Recipe Author Jessie Sheehan
Course Condiments
Cuisine Jam


  • 4 pounds red currants de-stemmed (frozen is fine)
  • 3 cups granulated sugar


  • Place the currants in large heavy-duty pot on the stove over high heat and stir frequently until the currants soften and collapse.
  • Let them cool slightly, and add the currants to a food mill, grinding them into a slightly smaller pot (or the same one you used to cook the currants, once cleaned).
  • Add the sugar to the milled currants and stir. Place the pot on the stove over medium high heat, until the sugar dissolves, stirring occasionally. Increase the heat to high, bring the mixture to a boil, and boil the currants and sugar for 5 minutes, stirring occasionally, checking to make sure the mixture does not burn.
  • Pour the boiled currants into clean jars, place lids on them, and turn the jars upside down on the counter (this seals the jars) until the jam has cooled to room temp.
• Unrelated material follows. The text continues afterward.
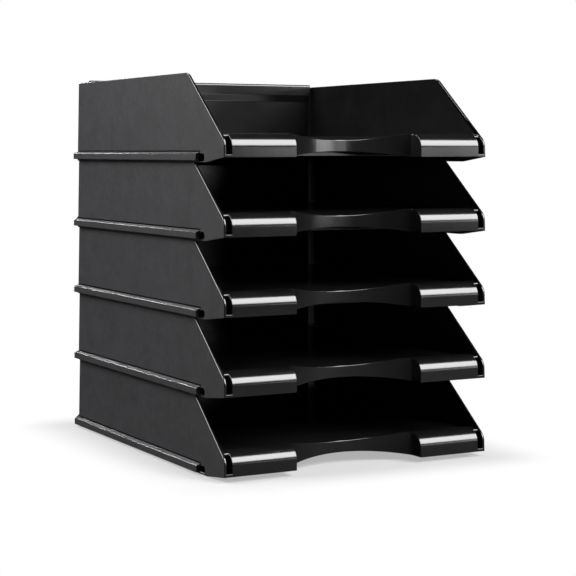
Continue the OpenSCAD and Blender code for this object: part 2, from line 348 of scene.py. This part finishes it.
def cards():
    """Black cards that keep the white surroundings out of the glossy faces."""
    for name, place in CARDS.items():
        bpy.ops.mesh.primitive_plane_add(size=1, location=place)
        card = bpy.context.object
        card.name = name
        card.scale = (CARD_SIDE, CARD_SIDE, 1)
        card.rotation_euler = facing(place, CARDS_FACE)
        material, _, shader = new_material(name + "_black")
        shader.inputs["Base Color"].default_value = CARD_COLOUR
        shader.inputs["Roughness"].default_value = CARD_ROUGHNESS
        card.data.materials.append(material)
        card.visible_camera = False
        card.visible_diffuse = False
        card.visible_shadow = False
        card.visible_transmission = False


def softbox(name, place, target, width, height, power):
    light = bpy.data.lights.new(name, "AREA")
    light.shape = "RECTANGLE"
    light.size = width
    light.size_y = height
    light.energy = power
    lamp = bpy.data.objects.new(name, light)
    lamp.location = place
    lamp.rotation_euler = facing(place, target)
    lamp.visible_camera = False
    bpy.context.scene.collection.objects.link(lamp)
    return light


def lights():
    for name, values in SOFTBOXES.items():
        softbox(name, *values)
    softbox("rail_beam", *RAIL_BEAM).spread = math.radians(RAIL_BEAM_SPREAD)


def camera():
    data = bpy.data.cameras.new("camera")
    data.sensor_width = SENSOR_WIDTH_MM
    data.lens = FOCAL_PX * SENSOR_WIDTH_MM / IMAGE_SIZE
    data.shift_x = (IMAGE_SIZE / 2 - CENTRE_X_PX) / IMAGE_SIZE
    data.shift_y = (CENTRE_Y_PX - IMAGE_SIZE / 2) / IMAGE_SIZE
    data.clip_end = CAMERA_REACH
    eye = bpy.data.objects.new("camera", data)
    eye.location = CAMERA_PLACE
    eye.rotation_euler = (
        math.radians(LEVEL_VIEW - CAMERA_TILT), 0, math.radians(-CAMERA_TURN))
    bpy.context.scene.collection.objects.link(eye)
    bpy.context.scene.camera = eye


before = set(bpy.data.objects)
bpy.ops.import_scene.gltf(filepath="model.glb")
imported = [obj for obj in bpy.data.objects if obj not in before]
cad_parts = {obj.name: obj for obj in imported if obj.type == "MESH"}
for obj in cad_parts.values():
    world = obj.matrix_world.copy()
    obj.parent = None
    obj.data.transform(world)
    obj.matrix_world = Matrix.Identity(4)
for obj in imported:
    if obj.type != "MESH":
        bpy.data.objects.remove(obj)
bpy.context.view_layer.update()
plastic = tray_plastic()
rounding = edge_plan()
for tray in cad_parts.values():
    dress_tray(tray, plastic, rounding)
world_light()
floor()
cards()
lights()
camera()
bpy.context.scene.view_settings.view_transform = "Standard"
Then place the jars, still upside down, in the fridge until cold and solid.
  • Whisk the jam with a fork — still in the jar — prior to serving.


Removing stems from currants can be tough to do without damaging the berries. I freeze mine first, still on the stems, on cookie sheets for anywhere from an hour to 24 hours (or more). Removing the stems from the frozen berries is a snap. I then either use the de-stemmed berries right away, or transfer them to a zip-lock bag and place them back into the freezer.